§ **Stated exercise**: Present the following entries again, word for word and in full.

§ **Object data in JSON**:
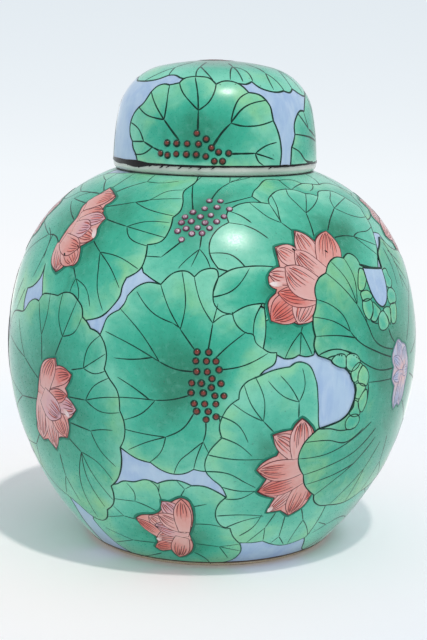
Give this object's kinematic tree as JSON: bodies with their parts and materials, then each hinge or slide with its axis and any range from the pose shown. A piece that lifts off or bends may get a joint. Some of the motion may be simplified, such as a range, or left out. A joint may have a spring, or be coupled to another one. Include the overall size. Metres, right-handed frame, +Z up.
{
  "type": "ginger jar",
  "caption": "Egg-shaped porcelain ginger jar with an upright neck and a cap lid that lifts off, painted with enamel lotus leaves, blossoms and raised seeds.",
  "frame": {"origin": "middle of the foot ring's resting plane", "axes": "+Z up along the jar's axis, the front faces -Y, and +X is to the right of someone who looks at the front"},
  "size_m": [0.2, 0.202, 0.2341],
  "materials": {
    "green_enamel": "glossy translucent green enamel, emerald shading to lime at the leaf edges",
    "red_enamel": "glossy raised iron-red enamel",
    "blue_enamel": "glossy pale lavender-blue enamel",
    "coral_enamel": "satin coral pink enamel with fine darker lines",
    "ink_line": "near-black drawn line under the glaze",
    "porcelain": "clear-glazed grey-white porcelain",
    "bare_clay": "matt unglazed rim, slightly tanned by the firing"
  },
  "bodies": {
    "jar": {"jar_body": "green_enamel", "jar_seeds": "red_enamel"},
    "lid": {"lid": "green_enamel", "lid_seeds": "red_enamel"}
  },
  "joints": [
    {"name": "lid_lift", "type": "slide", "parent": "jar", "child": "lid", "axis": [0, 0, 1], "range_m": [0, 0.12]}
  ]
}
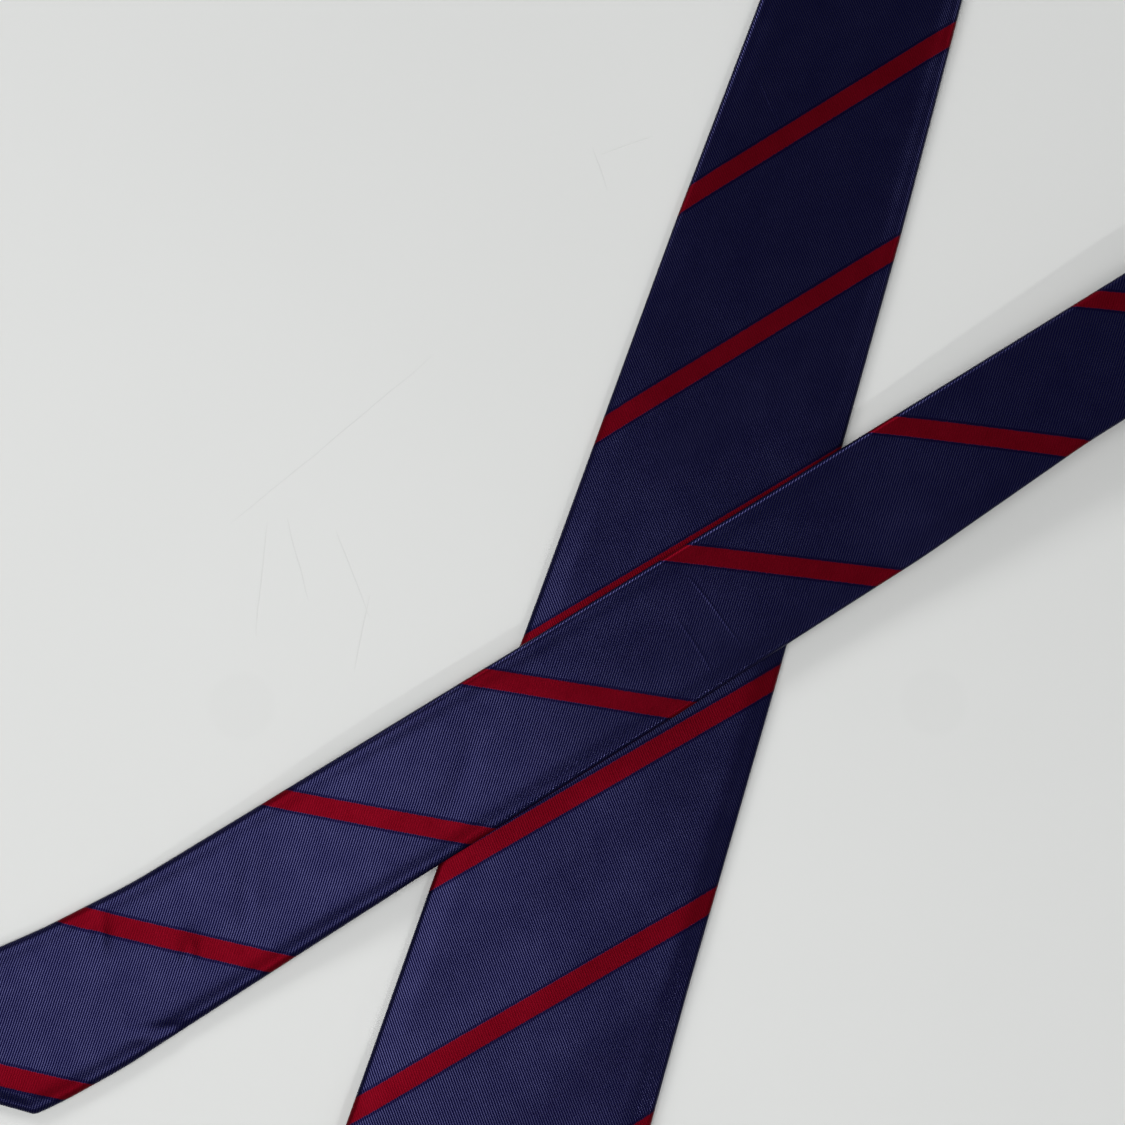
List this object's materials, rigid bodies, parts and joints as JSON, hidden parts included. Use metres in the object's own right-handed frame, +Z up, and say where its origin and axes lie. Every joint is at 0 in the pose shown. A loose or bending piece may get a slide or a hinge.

§ **Problem solution**:
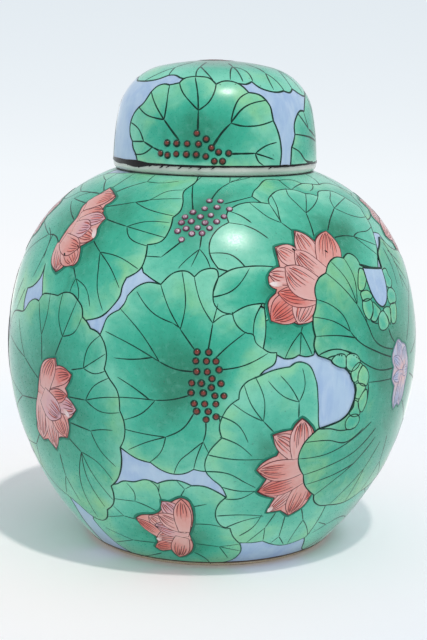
Give this object's kinematic tree as JSON: bodies with their parts and materials, then each hinge or slide with its axis and any range from the pose shown. A piece that lifts off or bends may get a joint. Some of the motion may be simplified, such as a range, or left out. A joint may have a spring, or be coupled to another one. Include the overall size. Metres, right-handed frame, +Z up.
{
  "type": "ginger jar",
  "caption": "Egg-shaped porcelain ginger jar with an upright neck and a cap lid that lifts off, painted with enamel lotus leaves, blossoms and raised seeds.",
  "frame": {"origin": "middle of the foot ring's resting plane", "axes": "+Z up along the jar's axis, the front faces -Y, and +X is to the right of someone who looks at the front"},
  "size_m": [0.2, 0.202, 0.2341],
  "materials": {
    "green_enamel": "glossy translucent green enamel, emerald shading to lime at the leaf edges",
    "red_enamel": "glossy raised iron-red enamel",
    "blue_enamel": "glossy pale lavender-blue enamel",
    "coral_enamel": "satin coral pink enamel with fine darker lines",
    "ink_line": "near-black drawn line under the glaze",
    "porcelain": "clear-glazed grey-white porcelain",
    "bare_clay": "matt unglazed rim, slightly tanned by the firing"
  },
  "bodies": {
    "jar": {"jar_body": "green_enamel", "jar_seeds": "red_enamel"},
    "lid": {"lid": "green_enamel", "lid_seeds": "red_enamel"}
  },
  "joints": [
    {"name": "lid_lift", "type": "slide", "parent": "jar", "child": "lid", "axis": [0, 0, 1], "range_m": [0, 0.12]}
  ]
}
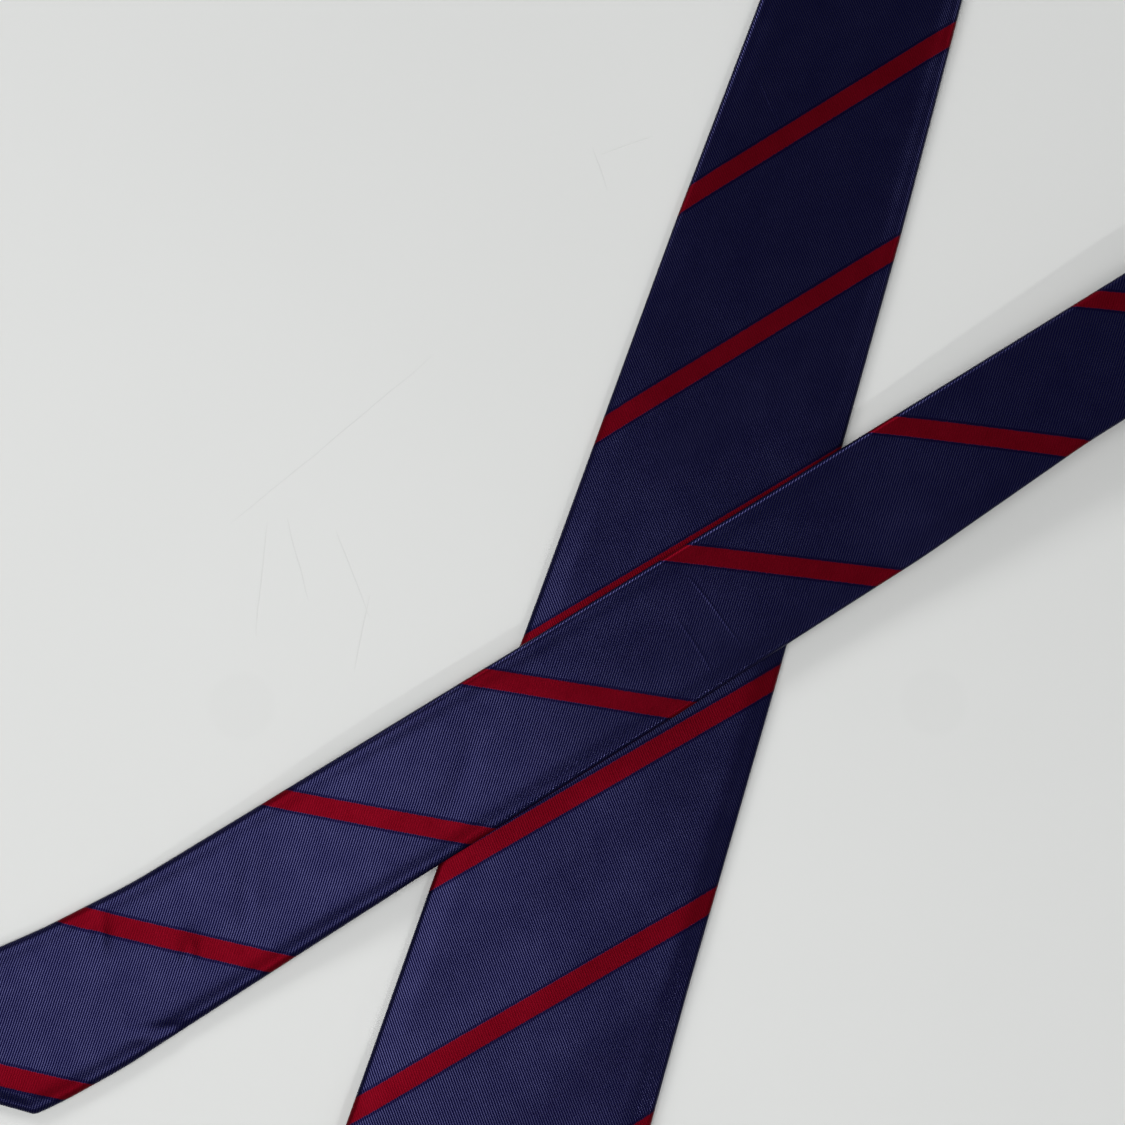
List this object's materials, rigid bodies, parts and joints as JSON, hidden parts included. Use metres in the object's own right-handed frame, +Z up, and say where its origin and axes lie. Every joint is at 0 in the pose shown. A loose or bending piece may get a slide or a hinge.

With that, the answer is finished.